When I was younger, my Dad was a stay-at-home-dad. This meant that he was responsible for the cooking. My Mum was the baker, but only when she felt like it. My Dad only had one thing he baked: banana cake.

Dad’s banana cake (and these banana cupcakes) is easily the tastiest use of overripe bananas. In fact, the recipe only really works with overripe bananas. And his motto: the riper the better.

I have distinct memories of my Dad going to the local grocers and asking if they had any bananas out the back that were too ripe to sell. Sometimes, when he needed the cakes for the next day, he would reject the bananas because the were not ripe enough.

Ironically, my Dad couldn’t make the icing or frosting for his banana cake. He still can’t. That job was always left up to Mum.

I made the recipe my own

I still make banana cake, or rather banana cupcakes, when I have overripe bananas. Over the years, I have tweaked Dad’s recipe to make it my own. Today, I had some bananas that were overripe.

Dad would probably say that the bananas I used today were not as ripe as he would like. Overripe bananas – the kind that are black and falling apart – will make the cupcakes darker, but they will also make them sweeter and the banana-taste stronger. Naturally.

Dad’s recipe involves throwing all of the ingredients into a bowl and stirring. It does make a lovely cake. I have made a couple of tweaks and added a couple of steps, to make them lighter and, I think, great cupcakes.

If you are like me and can’t but self-raising flour (it is not generally available in Germany) sifting the flour and baking powder helps to combine them. It also helps to add air to what can otherwise be a very dense cupcake. I recommend taking the time to sift the flour, even if you are using self-raising flour.
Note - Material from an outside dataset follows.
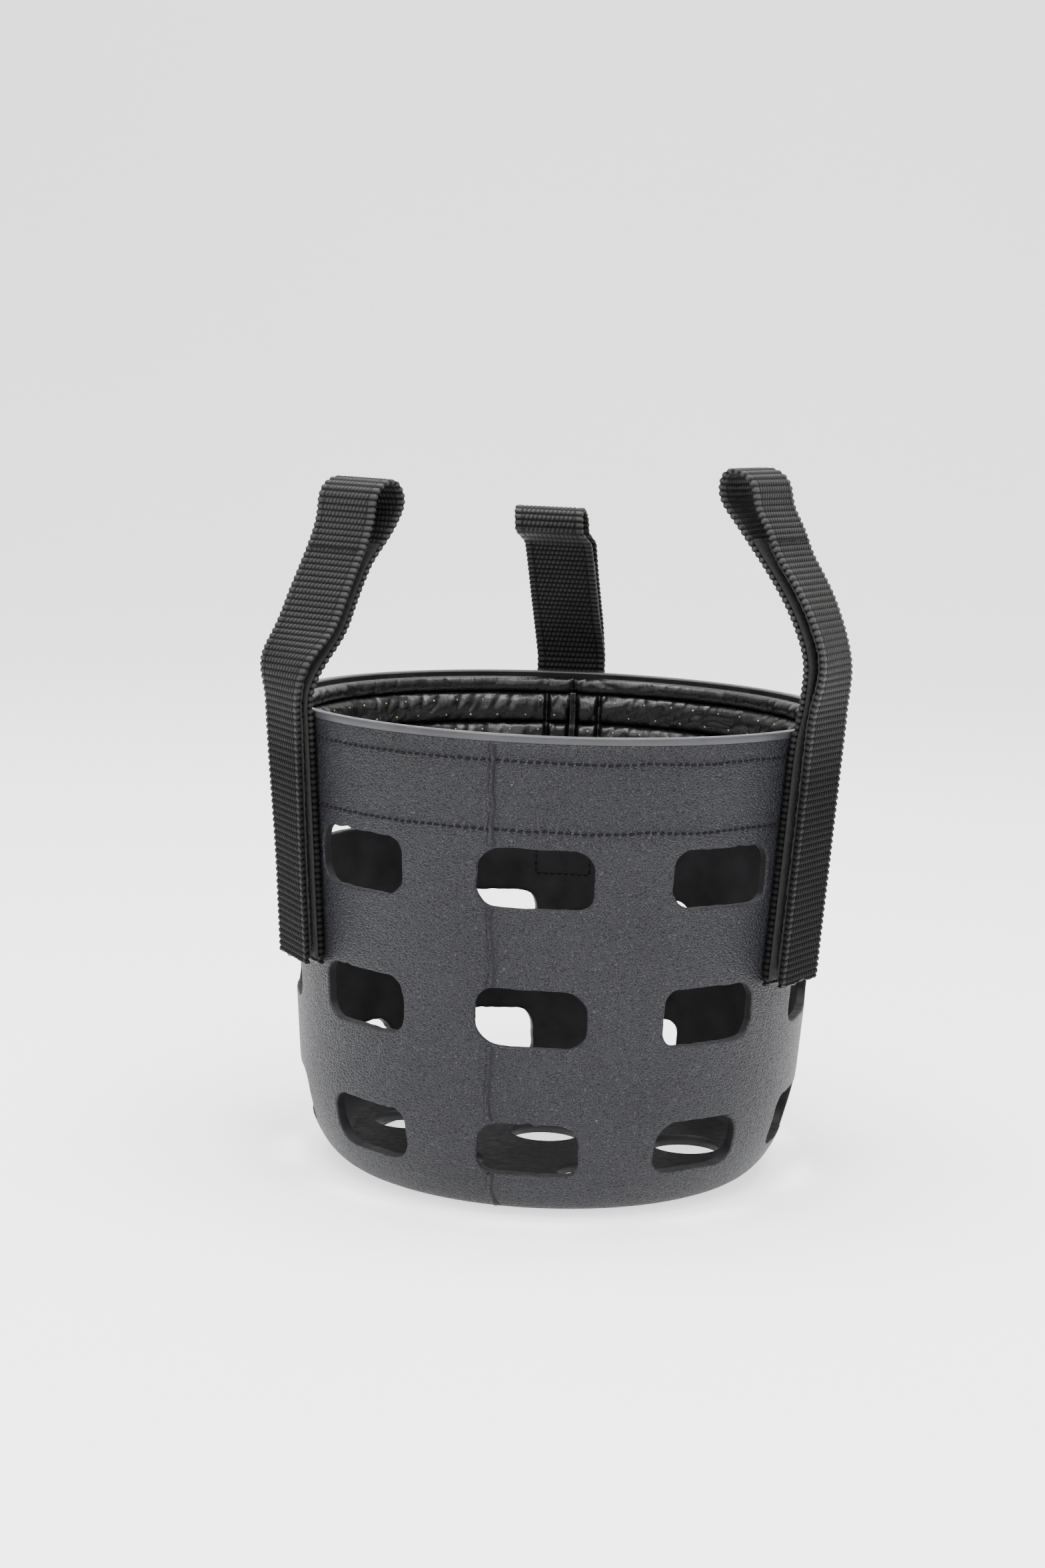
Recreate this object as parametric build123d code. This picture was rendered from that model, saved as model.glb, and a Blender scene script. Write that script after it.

I also added an extra egg to the mixture. If you are making the classic cake, use one egg and bake for about 25-30 minutes.

I am my father’s daughter

Like my Dad, I have adopted my own way of baking to make things simpler.

Use the beaters to mash the bananas. There is no need to get something else dirty.
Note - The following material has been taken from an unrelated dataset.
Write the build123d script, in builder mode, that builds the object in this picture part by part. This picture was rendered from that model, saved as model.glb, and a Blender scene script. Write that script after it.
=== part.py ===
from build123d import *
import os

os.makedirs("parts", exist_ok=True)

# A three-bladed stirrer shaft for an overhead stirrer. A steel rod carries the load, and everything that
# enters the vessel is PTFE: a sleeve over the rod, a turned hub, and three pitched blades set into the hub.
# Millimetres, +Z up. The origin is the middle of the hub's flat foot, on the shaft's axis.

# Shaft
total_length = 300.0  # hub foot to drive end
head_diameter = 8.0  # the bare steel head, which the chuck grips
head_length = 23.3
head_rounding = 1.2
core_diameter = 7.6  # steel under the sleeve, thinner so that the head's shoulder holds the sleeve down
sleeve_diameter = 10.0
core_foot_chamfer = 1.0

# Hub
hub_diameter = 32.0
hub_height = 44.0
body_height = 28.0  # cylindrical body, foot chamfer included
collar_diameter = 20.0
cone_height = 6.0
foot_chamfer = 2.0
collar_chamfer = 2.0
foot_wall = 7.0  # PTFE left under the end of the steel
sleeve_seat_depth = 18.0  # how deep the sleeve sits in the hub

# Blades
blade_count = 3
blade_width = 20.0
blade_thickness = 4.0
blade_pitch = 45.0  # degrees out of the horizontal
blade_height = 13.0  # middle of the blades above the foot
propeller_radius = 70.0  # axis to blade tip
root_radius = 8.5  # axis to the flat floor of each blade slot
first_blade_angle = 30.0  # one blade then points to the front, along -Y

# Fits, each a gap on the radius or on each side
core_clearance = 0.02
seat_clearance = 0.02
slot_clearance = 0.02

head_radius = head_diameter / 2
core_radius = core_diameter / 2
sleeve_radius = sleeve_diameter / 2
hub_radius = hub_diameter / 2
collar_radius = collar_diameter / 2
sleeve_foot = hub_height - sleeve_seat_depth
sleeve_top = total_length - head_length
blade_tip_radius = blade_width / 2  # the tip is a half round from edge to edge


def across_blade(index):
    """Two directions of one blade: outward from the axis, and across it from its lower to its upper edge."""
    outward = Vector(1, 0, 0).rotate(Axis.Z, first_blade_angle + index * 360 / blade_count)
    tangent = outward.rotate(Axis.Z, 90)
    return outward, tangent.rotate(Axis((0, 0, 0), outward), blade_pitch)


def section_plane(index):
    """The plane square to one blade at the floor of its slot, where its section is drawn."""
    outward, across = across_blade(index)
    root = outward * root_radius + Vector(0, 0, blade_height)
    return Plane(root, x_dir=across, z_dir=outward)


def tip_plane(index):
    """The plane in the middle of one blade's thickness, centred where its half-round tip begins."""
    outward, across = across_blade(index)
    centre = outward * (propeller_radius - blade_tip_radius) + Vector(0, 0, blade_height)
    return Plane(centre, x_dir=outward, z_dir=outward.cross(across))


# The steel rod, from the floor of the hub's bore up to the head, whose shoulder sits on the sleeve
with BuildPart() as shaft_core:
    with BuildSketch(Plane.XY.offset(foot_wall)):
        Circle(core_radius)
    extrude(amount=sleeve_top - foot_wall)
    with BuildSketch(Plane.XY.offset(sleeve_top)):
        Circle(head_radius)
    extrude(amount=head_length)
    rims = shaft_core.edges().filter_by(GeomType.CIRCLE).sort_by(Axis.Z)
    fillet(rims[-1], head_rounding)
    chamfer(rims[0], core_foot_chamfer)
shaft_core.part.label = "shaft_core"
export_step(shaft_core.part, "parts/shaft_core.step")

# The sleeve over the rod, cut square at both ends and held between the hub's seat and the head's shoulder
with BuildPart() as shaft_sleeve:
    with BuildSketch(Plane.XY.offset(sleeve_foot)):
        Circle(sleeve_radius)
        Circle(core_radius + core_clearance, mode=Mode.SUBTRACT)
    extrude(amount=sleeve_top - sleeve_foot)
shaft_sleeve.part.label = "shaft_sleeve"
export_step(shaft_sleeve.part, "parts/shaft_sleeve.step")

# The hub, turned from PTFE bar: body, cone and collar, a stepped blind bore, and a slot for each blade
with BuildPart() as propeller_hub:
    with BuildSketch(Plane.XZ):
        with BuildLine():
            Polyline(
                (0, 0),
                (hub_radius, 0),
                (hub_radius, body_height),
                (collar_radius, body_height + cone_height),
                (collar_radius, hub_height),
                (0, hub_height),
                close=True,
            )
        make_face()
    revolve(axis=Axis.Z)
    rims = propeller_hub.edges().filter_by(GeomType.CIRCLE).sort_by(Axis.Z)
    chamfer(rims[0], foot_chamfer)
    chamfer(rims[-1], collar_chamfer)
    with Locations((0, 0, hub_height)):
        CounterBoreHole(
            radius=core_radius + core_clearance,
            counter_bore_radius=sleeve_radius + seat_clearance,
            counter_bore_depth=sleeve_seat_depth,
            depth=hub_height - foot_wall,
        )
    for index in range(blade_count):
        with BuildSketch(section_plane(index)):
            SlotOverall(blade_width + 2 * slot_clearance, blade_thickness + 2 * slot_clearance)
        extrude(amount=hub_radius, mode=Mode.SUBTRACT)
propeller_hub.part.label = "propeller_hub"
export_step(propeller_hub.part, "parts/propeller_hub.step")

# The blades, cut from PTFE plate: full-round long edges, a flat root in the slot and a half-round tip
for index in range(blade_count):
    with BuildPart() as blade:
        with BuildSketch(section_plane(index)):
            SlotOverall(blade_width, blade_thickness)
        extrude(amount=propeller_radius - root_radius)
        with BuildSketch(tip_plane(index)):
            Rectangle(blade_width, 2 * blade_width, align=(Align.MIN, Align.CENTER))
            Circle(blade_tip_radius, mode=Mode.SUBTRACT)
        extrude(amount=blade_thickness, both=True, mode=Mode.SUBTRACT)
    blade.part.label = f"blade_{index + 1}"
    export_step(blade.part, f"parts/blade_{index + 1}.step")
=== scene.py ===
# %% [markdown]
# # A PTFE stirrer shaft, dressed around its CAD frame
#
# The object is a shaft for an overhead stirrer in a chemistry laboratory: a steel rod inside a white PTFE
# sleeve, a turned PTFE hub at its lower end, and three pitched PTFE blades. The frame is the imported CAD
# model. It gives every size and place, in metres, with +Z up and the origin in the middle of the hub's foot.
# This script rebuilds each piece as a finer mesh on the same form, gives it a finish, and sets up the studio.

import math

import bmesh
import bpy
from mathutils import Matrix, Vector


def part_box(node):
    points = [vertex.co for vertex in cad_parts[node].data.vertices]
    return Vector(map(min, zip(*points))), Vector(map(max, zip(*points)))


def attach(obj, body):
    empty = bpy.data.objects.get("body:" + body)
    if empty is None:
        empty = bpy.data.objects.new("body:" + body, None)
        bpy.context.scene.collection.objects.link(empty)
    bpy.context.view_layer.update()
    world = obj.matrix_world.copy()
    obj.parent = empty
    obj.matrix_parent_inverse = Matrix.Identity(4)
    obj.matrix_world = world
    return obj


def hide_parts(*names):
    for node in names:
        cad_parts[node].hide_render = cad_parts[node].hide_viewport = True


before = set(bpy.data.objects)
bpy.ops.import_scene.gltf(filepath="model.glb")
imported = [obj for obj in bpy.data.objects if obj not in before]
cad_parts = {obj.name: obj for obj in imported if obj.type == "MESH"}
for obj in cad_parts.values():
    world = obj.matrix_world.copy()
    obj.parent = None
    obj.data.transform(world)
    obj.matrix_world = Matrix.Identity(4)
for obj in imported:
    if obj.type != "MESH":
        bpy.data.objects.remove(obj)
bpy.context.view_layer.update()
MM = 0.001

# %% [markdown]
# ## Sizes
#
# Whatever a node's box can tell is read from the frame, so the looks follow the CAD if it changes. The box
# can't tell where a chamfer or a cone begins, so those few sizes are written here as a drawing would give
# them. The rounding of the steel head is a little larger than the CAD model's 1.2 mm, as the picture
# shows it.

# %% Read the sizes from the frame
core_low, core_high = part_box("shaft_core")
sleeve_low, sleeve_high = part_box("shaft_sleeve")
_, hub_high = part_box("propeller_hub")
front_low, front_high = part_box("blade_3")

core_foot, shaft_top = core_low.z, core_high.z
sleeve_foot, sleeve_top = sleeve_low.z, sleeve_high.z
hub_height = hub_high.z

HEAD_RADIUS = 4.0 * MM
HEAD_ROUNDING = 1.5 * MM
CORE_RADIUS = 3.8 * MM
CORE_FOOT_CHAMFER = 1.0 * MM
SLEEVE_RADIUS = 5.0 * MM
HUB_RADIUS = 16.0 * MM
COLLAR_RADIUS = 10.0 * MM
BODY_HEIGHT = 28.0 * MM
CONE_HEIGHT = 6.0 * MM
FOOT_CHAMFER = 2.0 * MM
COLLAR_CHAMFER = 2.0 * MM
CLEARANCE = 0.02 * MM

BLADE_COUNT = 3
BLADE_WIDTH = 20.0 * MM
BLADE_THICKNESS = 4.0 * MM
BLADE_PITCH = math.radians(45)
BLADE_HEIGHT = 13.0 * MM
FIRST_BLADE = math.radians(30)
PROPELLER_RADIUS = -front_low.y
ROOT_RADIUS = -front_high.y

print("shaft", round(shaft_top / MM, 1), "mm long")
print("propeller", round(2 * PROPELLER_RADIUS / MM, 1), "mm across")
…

My measuring cup for this recipe (and almost all my recipes) is a simple, straight-sided coffee mug, like this one. I just guesstimate where the half and quarter marks would be. There is no need to get a number of cups dirty for this recipe.

The best way to portion the cupcake batter into the patty pans is to use a 1/4 cup measure. This is almost always the right amount and it ensures that the cupcakes are all the same size.
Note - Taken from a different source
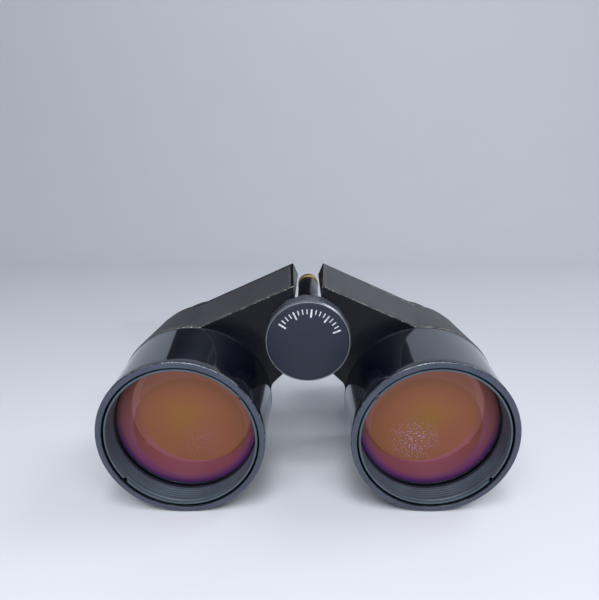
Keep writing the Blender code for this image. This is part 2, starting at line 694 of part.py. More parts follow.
def make_strap_lug(side_name, side, parent):
    """A small wire loop on the housing's outer wall."""
    share = (LOOP_Y - HOUSING_FRONT) / (HOUSING_REAR - HOUSING_FRONT)
    wall = SHOULDER_FRONT + (SHOULDER_REAR - SHOULDER_FRONT) * share
    outward = Vector((side * cos(LOOP_ANGLE), 0.0, sin(LOOP_ANGLE)))
    foot = Vector((side * OBJECTIVE_X, LOOP_Y, 0.0)) + outward * (wall + 2 * GAP)
    points = []
    for i in range(LOOP_POINTS):
        angle = pi * i / (LOOP_POINTS - 1)
        rise = outward * (LOOP_RADIUS * sin(angle))
        points.append(rise + Vector((0.0, LOOP_RADIUS * cos(angle), 0.0)))
    place(wire("strap_lug_" + side_name, points, LOOP_WIRE), parent, foot, STEEL)


# ---------------------------------------------------------------------------------------------
# Pieces on the hinge axis
# ---------------------------------------------------------------------------------------------

def make_hinge(parent):
    """The front bush, the rear pin, the barrel behind the housings and its end cap."""
    bush = tube("front_hinge_bush", PIN_RADIUS, SPINDLE_RADIUS + GAP, LUG_FRONT,
                LUG_FRONT + 2 * LUG_LENGTH + GAP, SMALL_STEPS)
    place(bush, parent, HINGE, STEEL)
    pin_end = BARREL_REAR + CAP_LENGTH - MM
    pin = rod("rear_hinge_pin", PIN_RADIUS, REAR_LUG_FRONT, pin_end, SMALL_STEPS)
    place(pin, parent, HINGE, STEEL)
    start = REAR_LUG_FRONT + 2 * LUG_LENGTH + 2 * GAP
    barrel = tube("hinge_barrel", BARREL_RADIUS, LUG_BORE, start, BARREL_REAR)
    place(barrel, parent, HINGE, PAINT)
    front = BARREL_REAR + GAP
    rear = BARREL_REAR + CAP_LENGTH + GAP
    floor = pin_end + GAP
    profile = [(0, rear), (CAP_RADIUS - 0.5 * MM, rear), (CAP_RADIUS, rear - 0.5 * MM),
               (CAP_RADIUS, front), (LUG_BORE, front), (LUG_BORE, floor), (0, floor)]
    place(turned("hinge_end_cap", profile, STEPS, False), parent, HINGE, BRASS)


def make_focus(wheel_parent, slide_parent):
    """The faceted wheel, its face disc, the spindle and the carriage on it."""
    rear = HOUSING_FRONT - GAP
    front = rear - WHEEL_LENGTH
    floor = front + FACE_DEPTH + GAP
    recess = (FACE_RADIUS + GAP) / cos(pi / WHEEL_FLATS)
    socket = rear - 0.6 * WHEEL_LENGTH
    shaft = (SPINDLE_RADIUS + GAP) / cos(pi / WHEEL_FLATS)
    profile = [
        (shaft, rear), (WHEEL_RADIUS, rear), (WHEEL_RADIUS, front + WHEEL_CHAMFER),
        (WHEEL_RADIUS - WHEEL_CHAMFER, front), (recess, front), (recess, floor), (0, floor),
    ]
    back = [(0, socket), (shaft, socket)]
    wheel = turned("focus_wheel", back + profile, WHEEL_FLATS, False)
    wheel.rotation_euler.y = WHEEL_TURN
    place(wheel, wheel_parent, HINGE, ANODISED)
    disc = rod("focus_wheel_face", FACE_RADIUS, front, front + FACE_DEPTH)
    place(disc, wheel_parent, HINGE, ANODISED)
    spindle_rear = REAR_LUG_FRONT - GAP
    spindle = rod("focus_spindle", SPINDLE_RADIUS, socket + GAP, spindle_rear, SMALL_STEPS)
    place(spindle, wheel_parent, HINGE, STEEL)
    start = CARRIAGE_FRONT
    end = CARRIAGE_FRONT + CARRIAGE_LENGTH
    outer = LUG_RADIUS - GAP / 3
    profile = [
        (outer, end), (outer, end - FLANGE), (GROOVE_RADIUS, end - FLANGE),
        (GROOVE_RADIUS, start + FLANGE), (outer, start + FLANGE), (outer, start),
        (SPINDLE_RADIUS + GAP, start), (SPINDLE_RADIUS + GAP, end),
    ]
    place(turned("focus_carriage", profile), slide_parent, HINGE, BRASS)


# ---------------------------------------------------------------------------------------------
# Assembly
# ---------------------------------------------------------------------------------------------

def standing_frame():
    """The empty that pitches the level frame and stands it on Z = 0, centred in Y."""
    stand = empty("stand", (0.0, 0.0, 0.0))
    stand.rotation_euler.x = PITCH
    front = -RIM_RADIUS * sin(PITCH)
    rear = EYECUP_REAR * cos(PITCH) + (EYECUP_RADIUS - EYECUP_CHAMFER - EYEPIECE_Z) * sin(PITCH)
    lowest = RIM_CHAMFER * sin(PITCH) - RIM_RADIUS * cos(PITCH)
    stand.location = (0.0, -(front + rear) / 2, -lowest)
    return stand


def build():
    """Make every piece under the empties that carry the joints."""
    stand = standing_frame()
    right = empty("right_half", (0.0, 0.0, 0.0), stand)
    left = empty("left_half_on_hinge", HINGE, stand)
    wheel = empty("focus_wheel_axis", HINGE, right)
    carriage = empty("focus_carriage_slide", HINGE, right)
    for side_name, side in SIDES.items():
        parent = right if side < 0 else left
        axis = (side * OBJECTIVE_X, 0.0, 0.0)
        eye_axis = (side * EYEPIECE_X, 0.0, EYEPIECE_Z)
        cell = empty("objective_slide_" + side_name, axis, parent)
        ocular = empty("ocular_slide_" + side_name, eye_axis, parent)
        make_housing(side_name, side, parent)
        make_objective_tube(side_name, side, parent)
        make_objective_cell(side_name, side, cell)
        make_prisms(side_name, side, parent)
        make_cover(side_name, side, parent)
        make_leatherette(side_name, side, parent)
        make_eyepiece(side_name, side, parent, ocular)
        make_strap_lug(side_name, side, parent)
    make_hinge(right)
    make_focus(wheel, carriage)
    for obj in PARTS.objects:
        if obj.type == "MESH":
            shade_round(obj.data)


clear_scene()
PARTS = new_collection("binoculars")
CUTTERS = new_collection("cutters")
PAINT = material("black_paint", (0.012, 0.012, 0.015), 0.28)
ANODISED = material("dark_anodised", (0.03, 0.035, 0.045), 0.42, 0.6)
STEEL = material("steel", (0.45, 0.45, 0.46), 0.35, 1.0)
BRASS = material("brass", (0.55, 0.38, 0.14), 0.38, 1.0)
GLASS = material("clear_glass", (0.75, 0.8, 0.82), 0.05)
COATED_GLASS = material("coated_glass", (0.32, 0.13, 0.06), 0.06)
LEATHERETTE = material("leatherette", (0.035, 0.037, 0.042), 0.7)
RUBBER = material("rubber", (0.03, 0.03, 0.032), 0.75)
build()
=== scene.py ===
"""Compact prism binoculars lying on a pale table, seen from the objective side.

Every new piece is a surface worked out in the level frame of the optics, in
millimetres: X across, Y from the objective rims back to the eyecups, Z up from the objective
axes.  to_world() then pitches it onto the table, as the frame's hinge axis says.
"""

import json
from math import atan2, cos, pi, radians, sin, tan

import bmesh
import bpy
import numpy as np
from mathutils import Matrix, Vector


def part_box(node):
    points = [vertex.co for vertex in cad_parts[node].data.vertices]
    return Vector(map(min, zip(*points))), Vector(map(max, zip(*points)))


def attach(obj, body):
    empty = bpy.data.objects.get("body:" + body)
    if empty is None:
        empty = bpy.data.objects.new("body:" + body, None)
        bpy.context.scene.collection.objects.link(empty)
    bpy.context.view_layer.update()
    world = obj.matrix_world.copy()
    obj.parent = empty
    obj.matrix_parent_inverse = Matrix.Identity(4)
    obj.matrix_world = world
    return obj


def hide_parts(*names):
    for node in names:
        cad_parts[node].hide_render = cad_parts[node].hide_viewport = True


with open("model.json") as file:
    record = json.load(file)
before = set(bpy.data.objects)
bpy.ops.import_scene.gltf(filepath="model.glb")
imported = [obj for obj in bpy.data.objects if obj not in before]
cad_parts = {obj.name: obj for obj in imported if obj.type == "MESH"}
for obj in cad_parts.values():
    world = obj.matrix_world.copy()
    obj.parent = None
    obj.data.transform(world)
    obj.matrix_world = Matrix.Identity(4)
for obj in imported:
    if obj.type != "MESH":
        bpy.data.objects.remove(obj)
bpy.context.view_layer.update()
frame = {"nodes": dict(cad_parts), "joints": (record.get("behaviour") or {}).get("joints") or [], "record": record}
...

Do you have a problem with overripe bananas?

Peter eats a banana for breakfast each workday. Miss M and I do not have a set number of bananas that we eat each day or even each week. So when we do the grocery shopping, we get enough for Peter plus one or two.

Frequently, Miss M and I will go a week without eating any bananas. Peter has also be known to forget to take one to work with him. Those weeks, we have an excess of bananas, which quickly become overripe.

These banana cupcakes are the tastiest way to use overripe bananas. They are delicious, moist and super easy to make. They keep well in an airtight container and can even be frozen (and used in school lunches).

Try these cupcakes next time you have overripe bananas

If you have overripe bananas and are looking for a good way to use them, look no further. I have tried muffins and smoothies and even pancakes, but these cupcakes are easily the tastiest use of overripe bananas.

Like our moist chocolate cupcakes and our allergy-friendly chocolate cupcakes, these banana cupcakes are simple, yet delicious. In fact, this is true for all of my recipes.

Banana Cupcakes

Prep Time: 10 minutes

Cook Time: 15 minutes

25 minutes

Cupcakes

Australian

Yield: Approx. 18 cupcakes

Banana cupcakes: the tastiest use of overripe bananas

These cupcakes are the tastiest way to use overripe bananas, hands down. Adapted from my Dad’s banana cake recipe, the rule is the riper the bananas, the better.

Ingredients

  • 1 1/2 cups of self-raising flour (or: 1 1/2 cups plain flour and 2 tsp baking powder)
  • 3 ripe bananas
  • 3/4 cup sugar
  • 2 eggs (if you are making a cake, only add 1 egg)
  • 1/2 tsp vanilla essence (or vanilla sugar)
  • 125 g melted butter
  • 1 level tsp of baking soda (bicarbonate of soda)
  • 2 tbsp milk

Instructions

  1. Warm the oven to 180 °C and prepare cupcake tins with cupcake liners.
  2. Mash bananas in a bowl. Add sugar, eggs and vanilla and mix well.
  3. Sift flour/flour and baking powder into a separate bowl. Add half of the flour to the banana mixture and stir. Add the melted butter to the mixture and stir to combine and then add the rest of the sifted flour and mix well.
  4. Dissolve the baking soda in the milk and add to the banana mixture. Mix well to combine.
  5. Spoon the mixture into the patty pans until they are about 2/3 full. Place in the oven and bake for 15 minutes. Wait until the cupcakes have completely cooled before frosting.

Notes

These cupcakes taste especially good with cream cheese frosting. If you have the time, a combination of vanilla and chocolate frosting makes them taste like a banana split cupcakes. Yum!